| TO DO |
Look through the material below. Copy each line that contains the string "materials".

| DATASET CONTENT |
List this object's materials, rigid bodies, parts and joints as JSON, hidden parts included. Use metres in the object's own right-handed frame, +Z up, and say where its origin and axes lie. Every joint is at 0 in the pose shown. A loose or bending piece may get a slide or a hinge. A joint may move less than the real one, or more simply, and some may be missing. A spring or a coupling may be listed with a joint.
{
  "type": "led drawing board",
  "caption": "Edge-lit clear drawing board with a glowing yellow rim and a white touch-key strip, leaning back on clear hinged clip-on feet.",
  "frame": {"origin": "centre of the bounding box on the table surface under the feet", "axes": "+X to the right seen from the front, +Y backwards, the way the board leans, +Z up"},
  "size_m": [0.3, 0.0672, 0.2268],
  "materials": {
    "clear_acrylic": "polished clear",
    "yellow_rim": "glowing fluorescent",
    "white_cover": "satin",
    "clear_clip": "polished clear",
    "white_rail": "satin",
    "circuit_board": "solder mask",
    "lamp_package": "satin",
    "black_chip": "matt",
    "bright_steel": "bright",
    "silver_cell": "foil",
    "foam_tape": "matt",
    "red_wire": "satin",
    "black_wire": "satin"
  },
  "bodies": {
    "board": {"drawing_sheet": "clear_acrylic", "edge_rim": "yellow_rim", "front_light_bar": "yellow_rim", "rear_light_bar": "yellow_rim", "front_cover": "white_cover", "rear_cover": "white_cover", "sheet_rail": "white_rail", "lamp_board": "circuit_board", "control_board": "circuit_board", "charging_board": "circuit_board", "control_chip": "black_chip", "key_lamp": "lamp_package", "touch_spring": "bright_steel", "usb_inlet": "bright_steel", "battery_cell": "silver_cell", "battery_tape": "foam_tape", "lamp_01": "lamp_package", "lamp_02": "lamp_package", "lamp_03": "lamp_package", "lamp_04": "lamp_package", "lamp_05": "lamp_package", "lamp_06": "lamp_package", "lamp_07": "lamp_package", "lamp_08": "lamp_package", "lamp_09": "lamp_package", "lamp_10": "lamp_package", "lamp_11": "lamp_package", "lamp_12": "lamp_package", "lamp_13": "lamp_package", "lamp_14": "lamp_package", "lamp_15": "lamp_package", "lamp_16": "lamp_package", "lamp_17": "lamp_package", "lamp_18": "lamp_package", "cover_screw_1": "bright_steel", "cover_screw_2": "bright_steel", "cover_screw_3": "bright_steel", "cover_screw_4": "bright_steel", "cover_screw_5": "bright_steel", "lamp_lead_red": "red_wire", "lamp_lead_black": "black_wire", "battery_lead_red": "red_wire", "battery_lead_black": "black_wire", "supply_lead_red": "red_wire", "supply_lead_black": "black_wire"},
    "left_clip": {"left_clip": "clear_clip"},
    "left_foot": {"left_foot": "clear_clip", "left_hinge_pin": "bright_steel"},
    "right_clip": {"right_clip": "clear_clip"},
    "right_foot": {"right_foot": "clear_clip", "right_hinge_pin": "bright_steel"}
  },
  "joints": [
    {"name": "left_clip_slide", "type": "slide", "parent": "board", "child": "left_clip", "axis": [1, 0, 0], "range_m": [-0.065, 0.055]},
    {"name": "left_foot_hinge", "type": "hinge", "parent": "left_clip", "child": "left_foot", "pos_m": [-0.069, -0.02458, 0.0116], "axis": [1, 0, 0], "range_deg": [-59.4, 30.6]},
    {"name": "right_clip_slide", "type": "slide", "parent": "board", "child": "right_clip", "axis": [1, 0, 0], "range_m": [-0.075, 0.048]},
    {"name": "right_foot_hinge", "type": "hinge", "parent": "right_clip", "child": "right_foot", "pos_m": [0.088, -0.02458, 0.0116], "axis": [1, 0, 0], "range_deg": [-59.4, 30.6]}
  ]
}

| TASK ANSWER |
List this object's materials, rigid bodies, parts and joints as JSON, hidden parts included. Use metres in the object's own right-handed frame, +Z up, and say where its origin and axes lie. Every joint is at 0 in the pose shown. A loose or bending piece may get a slide or a hinge. A joint may move less than the real one, or more simply, and some may be missing. A spring or a coupling may be listed with a joint.
  "materials": {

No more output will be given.